Only yesterday - or at least that's how it must seem to her parents - Amy Barnes was attending the prestigious Lords Independent School in Bolton. The establishment has a proud history, based on old-fashioned values and discipline, stretching back 100 years. Its latest Ofsted report is glowing and comments on the 'excellent behaviour of pupils'.
Amy's family are not especially well-off. Her mother is an art teacher; her father runs a tyre company. But they made sacrifices to send their daughter to Lords. The fees were nearly £5,000 a year. Amy was worth the sacrifice. Apart from anything else, she had a big heart. From an early age, she did voluntary work: helping at pensioners' tea parties at Christmas, teaching disadvantaged youngsters performing arts (Amy inherited her mother's artistic genes) and working at a disabled riding school.

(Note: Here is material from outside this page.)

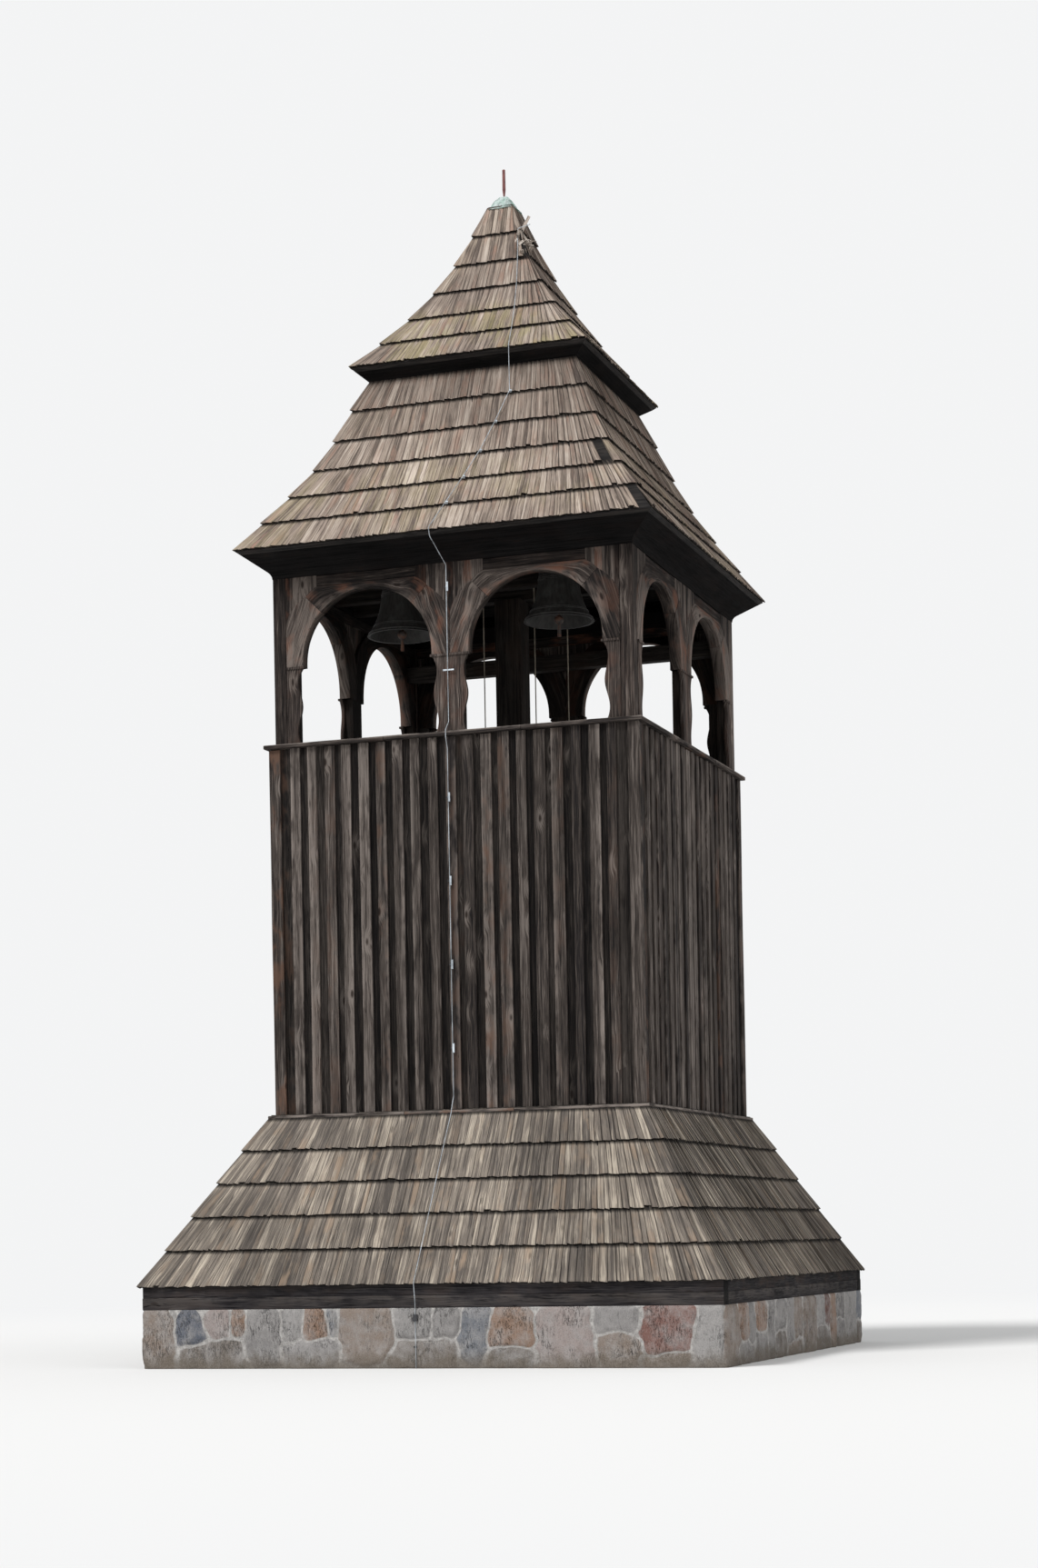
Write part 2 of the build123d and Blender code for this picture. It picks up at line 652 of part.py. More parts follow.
def conductor_holders():
    """Small clips that hold the wire to the front of the tower, about a metre apart."""
    clips = []
    off = WIRE_STANDOFF
    r = WIRE_DIAMETER / 2

    def clip(x, face, z):
        """A stem from the wall with a fork behind the wire."""
        return block(x - 28, x + 8, -face - off + r, -face, z - 8, z + 8)

    clips.append(clip(WIRE_WALL_X, belfry_half, belfry_top - HEADER_CLIP_DROP))
    clips.append(clip(WIRE_WALL_X, belfry_half, impost_z - IMPOST_CLIP_DROP))
    count = int((shaft_top - shaft_bottom) / HOLDER_SPACING)
    spare = (shaft_top - shaft_bottom - (count - 1) * HOLDER_SPACING) / 2
    for i in range(count):
        z = shaft_bottom + spare + i * HOLDER_SPACING
        clips.append(clip(WIRE_WALL_X, SHAFT_HALF, z))
    clips.append(clip(WIRE_SKIRT_EAVE_X, PLINTH_HALF, PLINTH_CLIP_Z))
    return clips


def clamp_box():
    """Dark test clamp where the wire passes the plinth."""
    y = -PLINTH_HALF - WIRE_STANDOFF
    r = WIRE_DIAMETER / 2
    x = WIRE_SKIRT_EAVE_X
    half = CLAMP_HEIGHT / 2
    case = block(x - 26, x + 26, y - 15, -PLINTH_HALF, CLAMP_Z - half, CLAMP_Z + half)
    groove = Pos(x, y, CLAMP_Z) * Cylinder(r + JOINT_GAP, 2 * CLAMP_HEIGHT)
    return case - groove


def build():
    """Make every piece and write it out."""
    upper_line = roof_line(
        (upper_eave_half, upper_eave_z), (UPPER_TOP_HALF, upper_top_z),
        UPPER_EAVE_SLOPE, UPPER_TOP_SLOPE, UPPER_BLEND)
    main_line = roof_line(
        (main_eave_half, main_eave_z), (MAIN_TOP_HALF, main_top_z),
        MAIN_EAVE_SLOPE, MAIN_TOP_SLOPE, MAIN_BLEND)
    upper_marks = course_marks(upper_line, UPPER_COURSES)
    main_marks = course_marks(main_line, MAIN_COURSES)

    save("plinth", plinth())
    save("sill_lower", sill_ring(PLINTH_HEIGHT))
    save("sill_upper", sill_ring(PLINTH_HEIGHT + SILL_BEAM_HEIGHT))
    skirt = skirt_side()
    lower_ledge = ledge(lower_ledge_half, shaft_inner, skirt_top_z, LOWER_LEDGE_THICKNESS)
    save("lower_ledge", all_round([lower_ledge]))
    upper_ledge = ledge(upper_ledge_half, arcade_inner - 60.0, shaft_top, UPPER_LEDGE_THICKNESS)
    save("upper_ledge", all_round([upper_ledge]))
    floor_z = shaft_top - FLOOR_THICKNESS
    save("belfry_floor", block(-shaft_inner, shaft_inner, -shaft_inner, shaft_inner, floor_z, shaft_top))

    main_outline, main_under = shingled(main_marks)
    main_side = mitred(chain([(p.X, p.Y) for p in main_outline]))
    upper_outline, upper_under = shingled(upper_marks)
    upper_side = mitred(chain([(p.X, p.Y) for p in upper_outline]), z1=upper_top_z)
    cove_side, lip, upper, arc_high, inner_start = main_soffit(main_marks, main_under)
    eave = eave_beam(main_marks, main_under, lip, upper, arc_high, inner_start)
    soffit, upper_lip, upper_head = upper_soffit(main_marks, upper_marks, upper_under)
    upper_eave = upper_eave_beam(main_marks, main_under, upper_marks, upper_lip, upper_head)
    arches = arch_boards()
    for side in SIDES:
        save(f"skirt_roof_{side}", turned([skirt], side))
        save(f"shaft_wall_{side}", turned([shaft_wall(side in ("left", "right"))], side))
        save(f"arch_timbers_{side}", turned(arches, side))
        save(f"main_roof_{side}", turned([main_side], side))
        save(f"upper_roof_{side}", turned([upper_side], side))
    save("soffits", all_round([cove_side, soffit]))
    save("eave_beams", all_round([eave, upper_eave]))
    save("corner_posts", corner_posts())
    save("arcade_posts", all_round(arcade_posts()))
    save("jamb_boards", all_round(jambs()))
    save("impost_ledges", all_round(imposts()))
    save("roof_cap", roof_cap())
    save("finial_spike", finial_spike())

    save("bell_frame", bell_frame())
    save("bearing_blocks", bearings())
    for side, x in (("left", -BELL_X), ("right", BELL_X)):
        save(f"bell_{side}", bell(x))
        save(f"yoke_{side}", yoke(x))
        save(f"clapper_{side}", clapper(x))
    save("bell_ropes", bell_ropes())

    save("conductor_wire", conductor(wire_route(upper_marks, main_marks)))
    save("conductor_fittings", Compound(conductor_holders() + [clamp_box()]))


build()
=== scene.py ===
"""Looks of a shingled timber bell tower on a fieldstone plinth, built round its packed CAD frame.

Every length is in metres in the frame's own axes: the origin is the middle of the plinth on the
ground, +Z is up, the front faces -Y. A side is worked out as the front and turned about Z.
"""

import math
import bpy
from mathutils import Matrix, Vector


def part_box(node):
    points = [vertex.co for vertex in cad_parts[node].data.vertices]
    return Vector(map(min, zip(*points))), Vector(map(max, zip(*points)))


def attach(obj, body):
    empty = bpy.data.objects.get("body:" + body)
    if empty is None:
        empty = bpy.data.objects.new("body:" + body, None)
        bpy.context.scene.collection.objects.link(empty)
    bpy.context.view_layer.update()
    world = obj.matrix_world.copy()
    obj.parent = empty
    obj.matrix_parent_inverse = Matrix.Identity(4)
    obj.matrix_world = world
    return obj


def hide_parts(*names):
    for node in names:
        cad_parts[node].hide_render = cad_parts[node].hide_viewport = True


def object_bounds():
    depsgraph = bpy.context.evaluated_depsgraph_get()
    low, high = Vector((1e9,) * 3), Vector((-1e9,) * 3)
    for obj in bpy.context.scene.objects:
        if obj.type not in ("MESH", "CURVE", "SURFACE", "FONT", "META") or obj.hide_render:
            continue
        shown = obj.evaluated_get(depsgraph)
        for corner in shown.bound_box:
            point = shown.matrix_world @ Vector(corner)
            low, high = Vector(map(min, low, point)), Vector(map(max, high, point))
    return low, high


bl_info = {
    "name": "Timber bell tower",
    "version": (1, 0, 0),
    "blender": (4, 5, 0),
    "location": "View3D > Sidebar > Bell Tower",
    "description": "Builds the shingles, boards, stones, metalwork and stage of a timber bell tower",
    "category": "Add Mesh",
}

import bmesh
import bpy
import numpy as np
from bpy.props import FloatProperty, FloatVectorProperty, IntProperty, PointerProperty
from mathutils import Matrix, Vector

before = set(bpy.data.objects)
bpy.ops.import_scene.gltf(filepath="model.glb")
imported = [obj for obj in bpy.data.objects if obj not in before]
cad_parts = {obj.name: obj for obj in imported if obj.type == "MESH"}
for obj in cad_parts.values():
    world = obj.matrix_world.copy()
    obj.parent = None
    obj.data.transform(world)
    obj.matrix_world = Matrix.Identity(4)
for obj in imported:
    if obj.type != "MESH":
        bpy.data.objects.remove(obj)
cad_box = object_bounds()

SIDES = ("front", "right", "rear", "left")
TOWER = "tower"

# Heights and half widths read from the frame.
SHAFT_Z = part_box("shaft_wall_front")[0][2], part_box("shaft_wall_front")[1][2]
SHAFT_HALF = -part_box("shaft_wall_front")[0][1]
BELFRY_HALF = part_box("corner_posts")[1][0]
BELFRY_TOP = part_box("corner_posts")[1][2]
IMPOST_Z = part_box("impost_ledges")[0][2]
# Sizes inside a node that its box does not give: the height of a bell's side, the ropes' places across
# the tower, half widths of the cap's crown and of the middle post, and the height of that post's head.
BELL_RISE = 0.700
ROPE_PLACES = (-0.165, 0.510, 0.940)
CAP_CROWN = 0.058
MIDDLE_POST_HALF = 0.176
MIDDLE_POST_TOP = 9.6
# How far a piece stays inside a box of the CAD, so that no two faces lie in one plane.
MARGIN = 0.0005
LIMIT = np.array(cad_box[0]) + MARGIN, np.array(cad_box[1]) - MARGIN
# Bevel on the edges of boards and beams.
BEVEL = 0.004
# Grain patterns: the most that one item's is moved, the step from one side of the tower to the next, and
# how far it moves for each metre of depth, so that two faces of one timber differ.
GRAIN_SHIFT = 40.0
GRAIN_SIDE_STEP = 11.0
GRAIN_SLANT = 0.93

# Settings.


def metres(name, text, default, low=0.0):
    """A length property."""
    return FloatProperty(name=name, description=text, default=default, min=low, max=100.0, unit="LENGTH")


def colour(name, text, default):
    """A linear colour property."""
    return FloatVectorProperty(name=name, description=text, default=default, size=3, min=0.0, max=1.0,
                               subtype="COLOR")


def angle(name, text, degrees):
    """An angle property."""
    return FloatProperty(name=name, description=text, default=math.radians(degrees), subtype="ANGLE")


def whole(name, text, default, low=1):
    """A whole number property."""
    return IntProperty(name=name, description=text, default=default, min=low)


def strength(name, text, default):
    """A property for the strength of a light."""
    return FloatProperty(name=name, description=text, default=default, min=0.0)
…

She loved horses - and helping others. 'We were proud of the beautiful person that she was inside and out,' says her mother Karyn Killiner, 41. It is a view shared by teachers, the various charities she was involved with, and her friends. At 11.35am on November 8 last year, Amy dialled 999. 'I've been stabbed,' she said pitifully in between screaming and crying. 'Please help me. Please help me.'
Amy had just told her boyfriend she didn't want to see him any more. He decided to teach Amy a lesson with a kitchen knife - slashing her from ear to mouth and then stabbing her. Her facial injuries were so horrific that the last words poor Amy uttered before being sedated in casualty were: 'I want to die.' In fact, they were the last words she ever spoke.
Amy was exceptionally beautiful, and the prospect of being permanently disfigured haunted her last moments. She was just 19.